Reste un splendide cinémascope et son talent de directeur d’acteurs – en l’occurrence, d’actrices, Sophie Daumier et Géraldine Chaplin. Ce film marque un jalon dans sa carrière : sa rencontre avec Jean-Paul Belmondo, qu’il retrouvera à trois autres reprises – Borsalino, Le Marginal et Le Solitaire – et avec Michel Audiard, pour lequel il signera un chef-d’œuvre du cinéma noir français, On ne meurt que deux fois (1985), avec Michel Serrault et Charlotte Rampling.
Un papillon sur l’épaule (1978)
Après Tokyo et Los Angeles (Un homme est mort), Jacques Deray pose sa caméra à Barcelone, après avoir envisagé Anvers, pour le cadre de son adaptation d’une nouvelle série noire, Un puits de velours, de John Gearon. Avec la complicité du scénariste d’Antonioni et d’Angelopoulos, Tonino Guerra, et celui de Luis Buñuel, Jean-Claude Carrière, il livre là le film le plus mystérieux et onirique de sa carrière. A partir d’un canevas simplissime – un homme ouvre la porte d’une chambre d’hôtel qu’il n’aurait pas dû ouvrir… - Jacques Deray embarque Lino Ventura dans une série de péripéties kafkaïennes à la lisière du fantastique.

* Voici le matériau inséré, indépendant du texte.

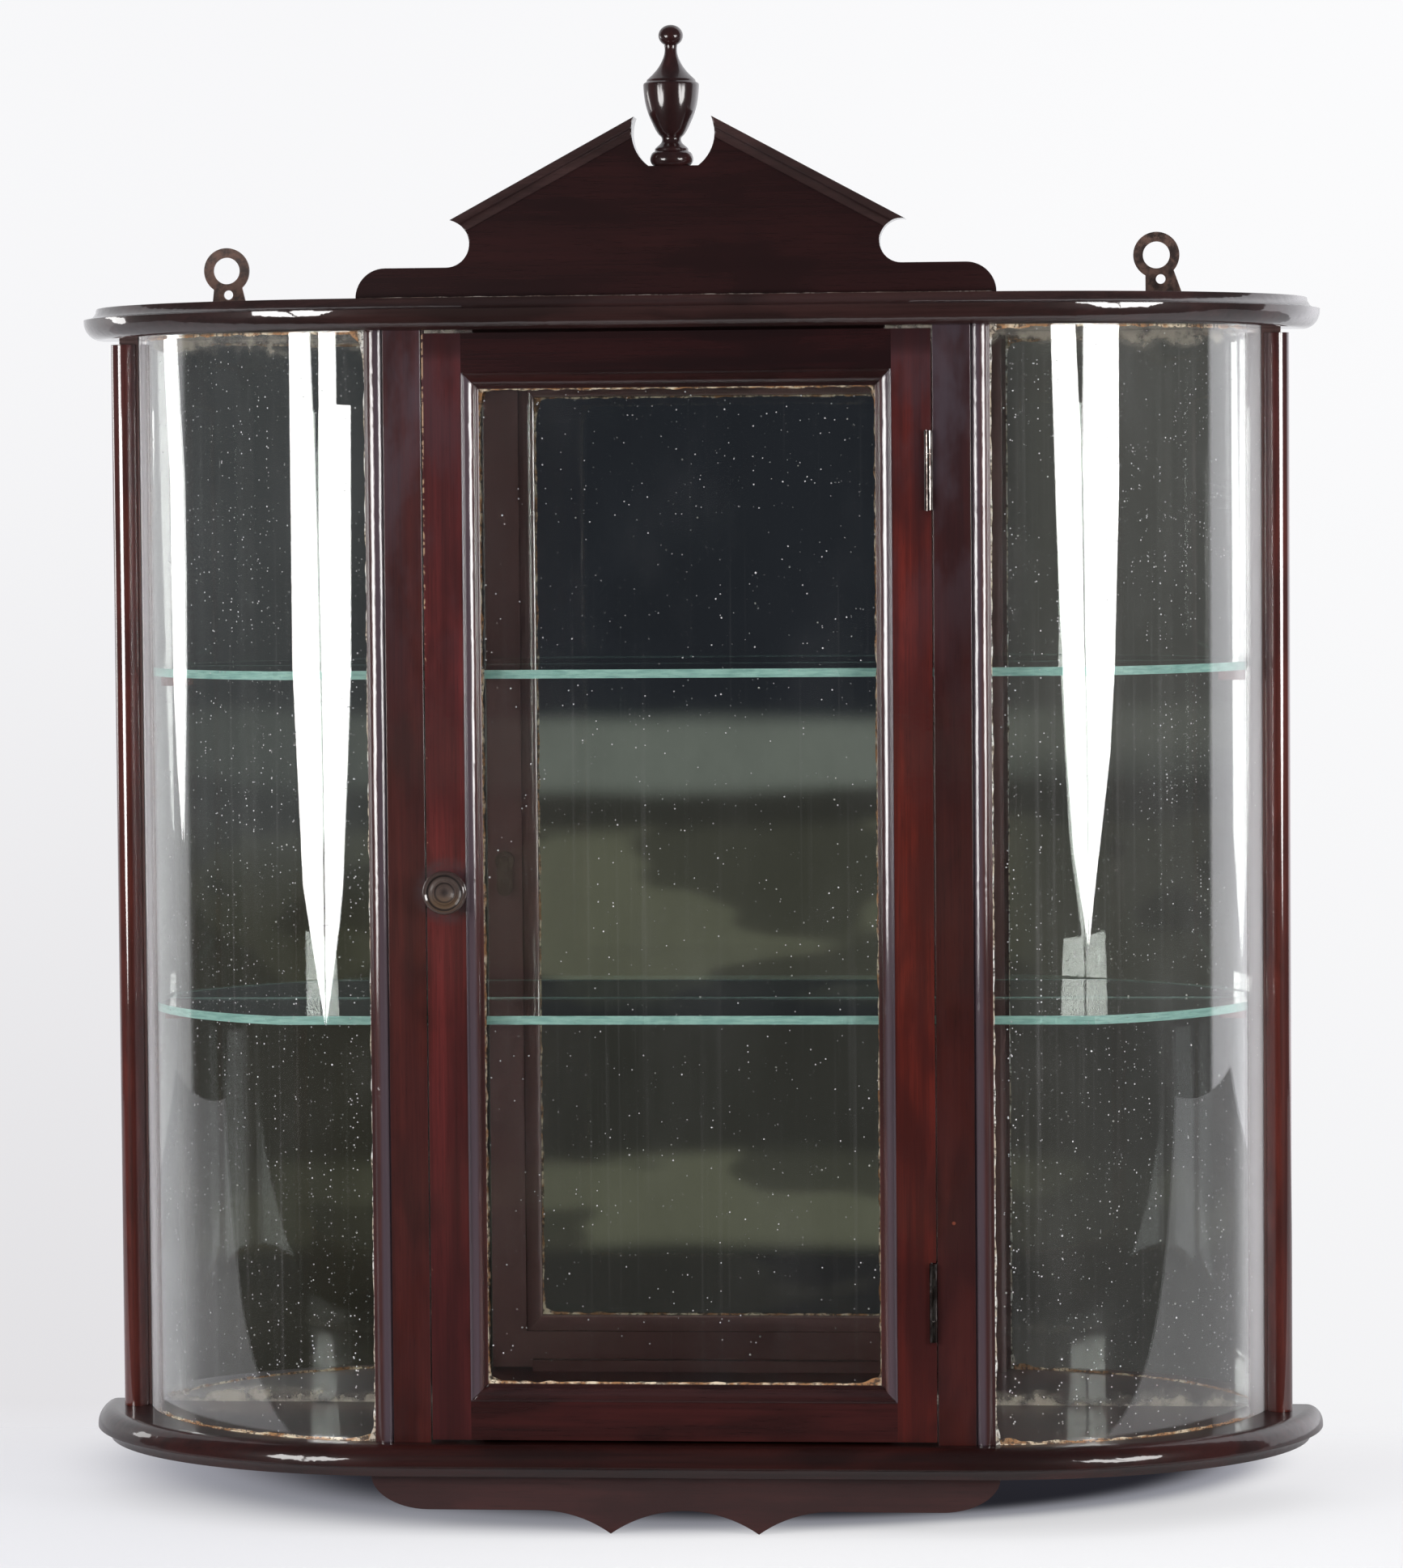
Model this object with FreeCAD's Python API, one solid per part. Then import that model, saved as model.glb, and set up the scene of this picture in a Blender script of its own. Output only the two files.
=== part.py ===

Sans se départir de son goût pour les ambiances citadines, les ellipses, son refus du psychologisme, il filme l’enfermement et la paranoïa à ciel ouvert. Et s’inscrit dans le droit fil du cinéma paranoïaque américain des années 70 – A cause d’un assassinat, Conversation secrète notamment. Et son final, tourné en prises réelles, glaçant d’indifférence, digne de Francesco Rosi, démontre une fois de plus le talent d’un cinéaste hélas trop souvent relégué au rang de très bon artisan.